The RBO programme has become an abiding feature of our labour relations system with literally hundreds of interventions having taken place in the 24 years since the seminal experience at Mercedes-Benz.
IMSSA and peace processes
In due course IMSSA established a community mediation service headed up by Vincent Mntambo which rapidly became involved in setting up and facilitating community-based multi-stakeholder peace committees under the National Peace Accord, an initiative subscribed to by major political parties, liberation movements, churches, businesses and unions to stem the tide of political violence that began to engulf the country in the early 1990s and threatened the viability of the CODESA negotiations. Many non-governmental organisations (NGOs) played a role in implementing the Accord.
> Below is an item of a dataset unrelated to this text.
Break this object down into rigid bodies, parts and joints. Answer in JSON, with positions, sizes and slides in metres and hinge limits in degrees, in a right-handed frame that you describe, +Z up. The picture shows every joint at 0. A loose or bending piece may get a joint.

By 1993 IMSSA was servicing 16 peace committees, attended by political parties, the clergy, police, trade unions, business and sundry other community groupings across the country – sometimes at considerable personal risk to the mediators involved. Its mediators were frequently called upon to mediate between warring parties and to act as peace marshals at demonstrations and marches. I can recall being deployed in the immediate aftermath of the murder of Chris Hani to his home in Dawn Park and along with other peace marshals standing between and separating armed police and a crowd of angry youths incensed at his killing.
I should acknowledge the incredible work of Peter Harris and his team from the Wits Vaal regional peace secretariat who worked tirelessly to defuse any number of conflict situations across the region. And also the work of Jerome Ngwenya, who roamed the rural areas of KwaZulu-Natal mediating peace pacts between the ANC and the Inkatha Freedom Party. I have little doubt that this crucial work was replicated across the length and breadth of the land by any number of ordinary unsung heroes.
By the end of 1993 and the run up to the first national democratic elections, mediation was embedded in South Africa as a recognised effective conflict resolution tool. I had been appointed as one of 10 commissioners of the Independent Electoral Commission (IEC) charged to run the election, in all probability because of my mediation experience. Peter Harris was appointed head of the Election Monitoring Directorate, and he built a mediation capability within the Commission that mediated electoral related disputes across the length and the breadth of the country.
Moving on from IMSSA
The new democratic dispensation posed new challenges and new opportunities in the conflict resolution arena. One year in, by April 1995, I had decided to move on from IMSSA. The organisation had grown exponentially. It had trained and retained well over 150 panellists. The staff complement had grown from 3, when I joined, to over 50 and there were offices in all the major centres. I had become a manager of people and systems that enabled others to do the work I wanted to do. There was also the transformation imperative that spoke to the need for new leadership, black leadership, in the organisation. As an NGO we had not done badly in this respect, but there was a strong lobby for greater representation at the leadership level and that was completely understandable.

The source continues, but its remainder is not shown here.